The geometry and operation of sparkplugs also makes controlling the propagation of the flame front difficult. This can lead to premature flameout resulting in inconsistent combustion, and loss of fuel economy and power.
This section provides a general summary of the disclosure, and is not a comprehensive disclosure of its full scope or all of its features.
The present teachings provide for an internal combustion engine combustion system, including an ignition element and an ignition actuation member. The ignition element is configured to ignite an air-fuel mixture compressed within a combustion chamber of an internal combustion engine. The ignition actuation member is movable between a first position in which the ignition actuation member prevents ignition of the air-fuel mixture when present in the combustion chamber, and a second position in which the ignition actuation member permits ignition of the air-fuel mixture by exposing the ignition element to the air-fuel mixture when the air-fuel mixture is present in the combustion chamber.
The present teachings also provide for an internal combustion engine combustion system, including an ignition surface, an ignition actuation member, an isolation cavity, an isolation member, and an actuating device. The ignition surface is configured to be heated to a temperature sufficient to create an ignition element to ignite an air-fuel mixture compressed within a combustion chamber of the internal combustion engine. The ignition actuation member is movable between a first position in which the ignition actuation member prevents ignition of the air-fuel mixture when present in the combustion chamber, and a second position in which the actuation member permits ignition of the air-fuel mixture by exposing the ignition element to the air-fuel mixture when the air-fuel mixture is present in the combustion chamber. The isolation member seals the ignition surface within the isolation cavity in the first position. The actuating device is configured to move the ignition actuation member between the first and second positions.
The present teachings further provide for a method of operating an internal combustion engine. The method includes moving an ignition actuation member from a first position, in which the ignition actuation member prevents ignition of an air-fuel mixture present in a combustion chamber of an internal combustion engine by preventing exposure of an ignition element to the air-fuel mixture therein, to a second position in which the ignition actuation member permits ignition of the air-fuel mixture by permitting exposure of the ignition element to the air-fuel mixture, and returning the ignition actuation member to the first position after ignition of at least a portion of the air-fuel mixture.

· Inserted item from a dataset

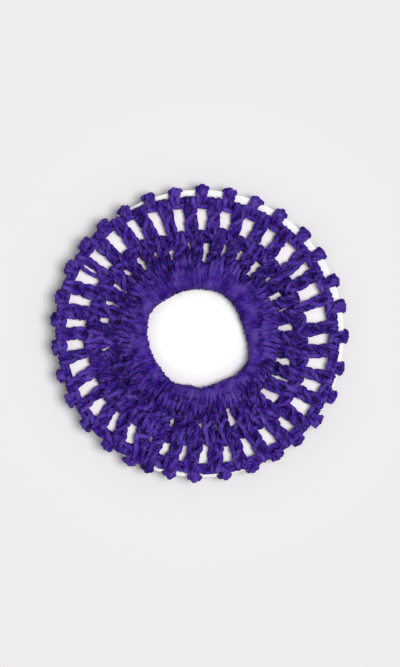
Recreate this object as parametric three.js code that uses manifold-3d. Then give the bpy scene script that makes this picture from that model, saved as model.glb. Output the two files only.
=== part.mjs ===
// Crochet hair snood on a round display disc, lying crown down with its gathered mouth up.
// Millimetres, +Z up. The origin is on the surface that it lies on, under the disc's centre.
// The bag is worked in rounds from the crown, round the disc's edge and in to the mouth. Each
// round is a ring of posts joined by a band of chain stitches, and the feet of the next round
// lie over that band.
import * as THREE from "three";
import { mergeVertices } from "three/addons/utils/BufferGeometryUtils.js";
import Module from "manifold-3d";

const wasm = await Module();
wasm.setup();

// The disc, and the clear space between pieces.
const disc_diameter = 100;
const disc_thickness = 3;
const disc_edge_break = 0.3;
const disc_facets = 60;
const clearance = 0.3;

// Heights of the net, measured away from the face of the disc that it lies on.
const band_height = 1.7;
const foot_height = 1.5;
const post_height = 2.5;
const post_lift = 0.12;
const neighbour_lift = 0.08;
const edge_slope = 0.45;

// The rounded foot of a post, and how far a post's head runs into its band.
const foot_share = 0.88;
const foot_tip_share = 0.55;
const foot_tip_drop = 0.4;
const foot_shoulder = 1.1;
const foot_reach = 0.35;
const drop_length = 0.8;
const head_sink = 0.8;
const rim_head_sink = 1;

// The round that wraps round the edge of the disc.
const rim_wrap = 1.9;
const rim_post_width = 3.8;
const rim_post_flare = 5;
const rim_foot_width = 4.2;

// The dense round at the mouth, rolled over its elastic.
const mouth_radius = 17.35;
const mouth_round_radius = 26.9;
const mouth_height = 5.6;
const mouth_lip = 1.6;
const mouth_facets = 54;

// The back of the bag.
const crown_ring_radius = 13.5;
const crown_ring_hole = 1.5;
const crown_inner_radius = 29;
const crown_outer_radius = 45;
const crown_chain_width = 3.2;
const crown_posts = 17;
const crown_post_width = 3.4;
const crown_foot_width = 4.4;
const crown_shell_width = 7;

// The gaps of the mesh round that shows most. at is the direction of the gap's middle, wide its
// width and lean how far its outer end is turned past its inner end, all in degrees. near and
// far are its two ends and edge is the outer edge of the chain past it, as shares of the disc's
// radius.
const outer_gaps = named(
  ["at", "wide", "near", "far", "edge", "lean"],
  [
    [9.5, 6.8, 0.74, 0.88, 0.96, 0],
    [21, 6, 0.73, 0.875, 0.955, 0],
    [32, 3.2, 0.735, 0.88, 0.955, 2],
    [43.5, 5.5, 0.735, 0.88, 0.955, 2],
    [55.3, 4.8, 0.75, 0.87, 0.955, 0],
    [66.5, 4.8, 0.735, 0.87, 0.955, 0],
    [78, 5, 0.75, 0.865, 0.955, 0],
    [89, 4.2, 0.72, 0.87, 0.96, 0],
    [100.5, 4.6, 0.72, 0.88, 0.965, 0],
    [111, 4.2, 0.725, 0.9, 0.975, 1],
    [122, 3.5, 0.775, 0.92, 0.985, 0],
    [132.5, 5, 0.785, 0.94, 1, 0],
    [143, 3.8, 0.78, 0.94, 1, 0],
    [154.3, 3.8, 0.795, 0.945, 1, 0],
    [165, 3.8, 0.795, 0.94, 1, 0],
    [175, 3.3, 0.8, 0.935, 1, 0],
    [185, 4, 0.82, 0.93, 1, 0],
    [195.5, 4.8, 0.8, 0.935, 1, 2],
    [206, 4.4, 0.79, 0.93, 1, 3],
    [215.5, 4.2, 0.81, 0.925, 1, 0],
    [225.5, 2.6, 0.79, 0.915, 1, 2.5],
    [235.5, 3.2, 0.785, 0.9, 0.99, 4],
    [245, 1.2, 0.78, 0.86, 0.99, 0],
    [252.2, 3.2, 0.79, 0.88, 0.99, 0],
    [261, 2.6, 0.785, 0.89, 0.99, 0],
    [271.5, 3.4, 0.775, 0.895, 0.99, -2.5],
    [282, 3, 0.805, 0.9, 0.99, 0],
    [292.5, 3.3, 0.79, 0.91, 0.99, 0],
    [303.3, 4, 0.785, 0.91, 0.99, 0],
    [313.8, 3.3, 0.8, 0.91, 0.99, 0],
    [324.3, 5, 0.79, 0.915, 0.99, 0],
    [335.3, 4, 0.79, 0.905, 0.99, 0],
    [346.3, 5.3, 0.78, 0.895, 0.975, 0],
    [357.7, 4.5, 0.75, 0.88, 0.965, 0],
  ],
);

// The same for the small gaps between that round and the mouth. Where two posts lie against each
// other and close the gap, its width is below nought and they lap by that much.
const inner_gaps = named(
  ["at", "wide", "near", "far"],
  [
    [4.5, 4.3, 0.56, 0.64],
    [16.3, 1.2, 0.57, 0.62],
    [27, 3.5, 0.555, 0.62],
    [38.3, 1.8, 0.585, 0.62],
    [51.2, 3, 0.555, 0.635],
    [63.5, 1.8, 0.575, 0.645],
    [73.8, 1.2, 0.575, 0.64],
    [85.5, 2.2, 0.555, 0.63],
    [96.5, -1, 0.58, 0.62],
    [109, 2, 0.56, 0.625],
    [119.3, 1.3, 0.6, 0.655],
    [130, 2.8, 0.58, 0.69],
    [139.7, 1.5, 0.63, 0.69],
    [150.5, 1.3, 0.605, 0.695],
    [161.5, 1.8, 0.61, 0.69],
    [171.4, 2.3, 0.63, 0.7],
    [181, -1, 0.61, 0.69],
    [189.5, 1.2, 0.59, 0.68],
    [199, -1, 0.61, 0.68],
    [208.5, 1.2, 0.62, 0.675],
    [218, -1, 0.61, 0.67],
    [227, -1, 0.61, 0.67],
    [236.5, -1, 0.61, 0.67],
    [244, -1, 0.61, 0.67],
    [252, 1.3, 0.61, 0.68],
    [261.5, -1, 0.61, 0.66],
    [271.3, 1.2, 0.6, 0.65],
    [279.5, 1.2, 0.61, 0.68],
    [290, 2.8, 0.56, 0.68],
    [300, -1, 0.59, 0.68],
    [309.5, -1, 0.6, 0.69],
    [319, 4.2, 0.575, 0.7],
    [331, 1.2, 0.575, 0.69],
    [341.5, 3.3, 0.56, 0.66],
    [353, -1, 0.56, 0.63],
  ],
);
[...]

Further areas of applicability will become apparent from the description provided herein. The description and specific examples in this summary are intended for purposes of illustration only and are not intended to limit the scope of the present disclosure.
The drawings described herein are for illustrative purposes only of selected embodiments and not all possible implementations, and are not intended to limit the scope of the present disclosure.
Corresponding reference numerals indicate corresponding parts throughout the several views of the drawings.
Example embodiments will now be described more fully with reference to the accompanying drawings.
The present teachings are directed to a combustion system and method for use in an internal combustion engine (“ICE”). The ICE can be of any type, such as a piston-cylinder engine or a Wankel engine, for example. The ICE may be located within a vehicle, such as an automobile, truck, machinery, aircraft, watercraft, or any other vehicle to provide power for locomotion, for example. However, it is also contemplated that the ICE could be used in other applications with or without a vehicle such as an electrical generator or to operate machinery, for example.
The compression device 14 can include a piston 24 coupled to a piston rod 26 disposed within a cylinder 28, such as that illustrated in
The combustion chamber 16 is configured to contain an air-fuel mixture under compression by the compression device 14. The combustion chamber 16 is further configured to contain the combustion of the air-fuel mixture when the air-fuel mixture is ignited by the ignition element 22a.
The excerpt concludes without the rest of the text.